■ **THE EXERCISE**
Write the material out again exactly.

------------------------------------------------------------------------

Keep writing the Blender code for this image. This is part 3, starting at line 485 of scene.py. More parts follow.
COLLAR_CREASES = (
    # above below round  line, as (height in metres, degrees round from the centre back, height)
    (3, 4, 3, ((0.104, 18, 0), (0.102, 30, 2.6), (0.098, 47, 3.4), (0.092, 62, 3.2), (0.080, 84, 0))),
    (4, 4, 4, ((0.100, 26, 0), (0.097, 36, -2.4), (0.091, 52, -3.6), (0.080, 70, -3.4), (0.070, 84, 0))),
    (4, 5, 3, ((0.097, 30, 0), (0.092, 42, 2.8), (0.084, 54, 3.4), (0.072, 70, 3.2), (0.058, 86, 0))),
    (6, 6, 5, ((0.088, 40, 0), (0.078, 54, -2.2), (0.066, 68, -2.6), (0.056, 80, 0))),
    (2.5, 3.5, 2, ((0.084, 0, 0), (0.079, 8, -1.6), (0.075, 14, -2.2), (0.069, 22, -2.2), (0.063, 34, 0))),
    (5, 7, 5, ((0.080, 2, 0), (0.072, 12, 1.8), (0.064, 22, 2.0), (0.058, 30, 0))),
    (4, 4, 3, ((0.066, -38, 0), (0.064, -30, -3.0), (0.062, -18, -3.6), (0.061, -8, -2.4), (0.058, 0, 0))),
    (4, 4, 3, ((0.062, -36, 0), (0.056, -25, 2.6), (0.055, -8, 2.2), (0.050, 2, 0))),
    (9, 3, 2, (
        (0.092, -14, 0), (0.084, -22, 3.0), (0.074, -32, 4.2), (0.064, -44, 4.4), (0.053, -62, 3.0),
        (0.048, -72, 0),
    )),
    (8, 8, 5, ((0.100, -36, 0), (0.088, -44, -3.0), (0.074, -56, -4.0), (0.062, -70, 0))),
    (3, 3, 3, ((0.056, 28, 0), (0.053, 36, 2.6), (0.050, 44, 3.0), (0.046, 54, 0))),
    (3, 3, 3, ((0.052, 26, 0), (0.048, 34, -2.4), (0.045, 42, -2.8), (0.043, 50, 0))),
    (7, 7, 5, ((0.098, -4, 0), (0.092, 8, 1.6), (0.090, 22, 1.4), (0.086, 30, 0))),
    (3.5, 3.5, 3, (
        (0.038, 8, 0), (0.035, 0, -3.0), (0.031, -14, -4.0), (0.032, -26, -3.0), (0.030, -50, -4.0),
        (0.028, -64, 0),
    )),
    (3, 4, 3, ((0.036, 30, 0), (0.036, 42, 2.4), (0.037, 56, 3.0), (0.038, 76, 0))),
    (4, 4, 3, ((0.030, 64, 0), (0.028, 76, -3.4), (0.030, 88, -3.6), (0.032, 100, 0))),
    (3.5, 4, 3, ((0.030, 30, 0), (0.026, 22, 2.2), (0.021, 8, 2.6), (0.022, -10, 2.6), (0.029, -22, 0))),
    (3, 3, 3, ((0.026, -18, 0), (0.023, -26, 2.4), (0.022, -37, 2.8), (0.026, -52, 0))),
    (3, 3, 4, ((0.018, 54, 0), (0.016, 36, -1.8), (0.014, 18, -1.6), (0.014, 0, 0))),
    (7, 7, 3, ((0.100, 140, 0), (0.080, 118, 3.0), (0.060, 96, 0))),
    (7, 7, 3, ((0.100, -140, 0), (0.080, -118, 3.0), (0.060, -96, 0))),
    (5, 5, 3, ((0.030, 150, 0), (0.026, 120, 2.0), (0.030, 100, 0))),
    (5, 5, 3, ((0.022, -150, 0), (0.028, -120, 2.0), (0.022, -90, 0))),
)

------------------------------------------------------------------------

■ **FULL OUTPUT**
Keep writing the Blender code for this image. This is part 3, starting at line 485 of scene.py. More parts follow.
COLLAR_CREASES = (
    # above below round  line, as (height in metres, degrees round from the centre back, height)
    (3, 4, 3, ((0.104, 18, 0), (0.102, 30, 2.6), (0.098, 47, 3.4), (0.092, 62, 3.2), (0.080, 84, 0))),
    (4, 4, 4, ((0.100, 26, 0), (0.097, 36, -2.4), (0.091, 52, -3.6), (0.080, 70, -3.4), (0.070, 84, 0))),
    (4, 5, 3, ((0.097, 30, 0), (0.092, 42, 2.8), (0.084, 54, 3.4), (0.072, 70, 3.2), (0.058, 86, 0))),
    (6, 6, 5, ((0.088, 40, 0), (0.078, 54, -2.2), (0.066, 68, -2.6), (0.056, 80, 0))),
    (2.5, 3.5, 2, ((0.084, 0, 0), (0.079, 8, -1.6), (0.075, 14, -2.2), (0.069, 22, -2.2), (0.063, 34, 0))),
    (5, 7, 5, ((0.080, 2, 0), (0.072, 12, 1.8), (0.064, 22, 2.0), (0.058, 30, 0))),
    (4, 4, 3, ((0.066, -38, 0), (0.064, -30, -3.0), (0.062, -18, -3.6), (0.061, -8, -2.4), (0.058, 0, 0))),
    (4, 4, 3, ((0.062, -36, 0), (0.056, -25, 2.6), (0.055, -8, 2.2), (0.050, 2, 0))),
    (9, 3, 2, (
        (0.092, -14, 0), (0.084, -22, 3.0), (0.074, -32, 4.2), (0.064, -44, 4.4), (0.053, -62, 3.0),
        (0.048, -72, 0),
    )),
    (8, 8, 5, ((0.100, -36, 0), (0.088, -44, -3.0), (0.074, -56, -4.0), (0.062, -70, 0))),
    (3, 3, 3, ((0.056, 28, 0), (0.053, 36, 2.6), (0.050, 44, 3.0), (0.046, 54, 0))),
    (3, 3, 3, ((0.052, 26, 0), (0.048, 34, -2.4), (0.045, 42, -2.8), (0.043, 50, 0))),
    (7, 7, 5, ((0.098, -4, 0), (0.092, 8, 1.6), (0.090, 22, 1.4), (0.086, 30, 0))),
    (3.5, 3.5, 3, (
        (0.038, 8, 0), (0.035, 0, -3.0), (0.031, -14, -4.0), (0.032, -26, -3.0), (0.030, -50, -4.0),
        (0.028, -64, 0),
    )),
    (3, 4, 3, ((0.036, 30, 0), (0.036, 42, 2.4), (0.037, 56, 3.0), (0.038, 76, 0))),
    (4, 4, 3, ((0.030, 64, 0), (0.028, 76, -3.4), (0.030, 88, -3.6), (0.032, 100, 0))),
    (3.5, 4, 3, ((0.030, 30, 0), (0.026, 22, 2.2), (0.021, 8, 2.6), (0.022, -10, 2.6), (0.029, -22, 0))),
    (3, 3, 3, ((0.026, -18, 0), (0.023, -26, 2.4), (0.022, -37, 2.8), (0.026, -52, 0))),
    (3, 3, 4, ((0.018, 54, 0), (0.016, 36, -1.8), (0.014, 18, -1.6), (0.014, 0, 0))),
    (7, 7, 3, ((0.100, 140, 0), (0.080, 118, 3.0), (0.060, 96, 0))),
    (7, 7, 3, ((0.100, -140, 0), (0.080, -118, 3.0), (0.060, -96, 0))),
    (5, 5, 3, ((0.030, 150, 0), (0.026, 120, 2.0), (0.030, 100, 0))),
    (5, 5, 3, ((0.022, -150, 0), (0.028, -120, 2.0), (0.022, -90, 0))),
)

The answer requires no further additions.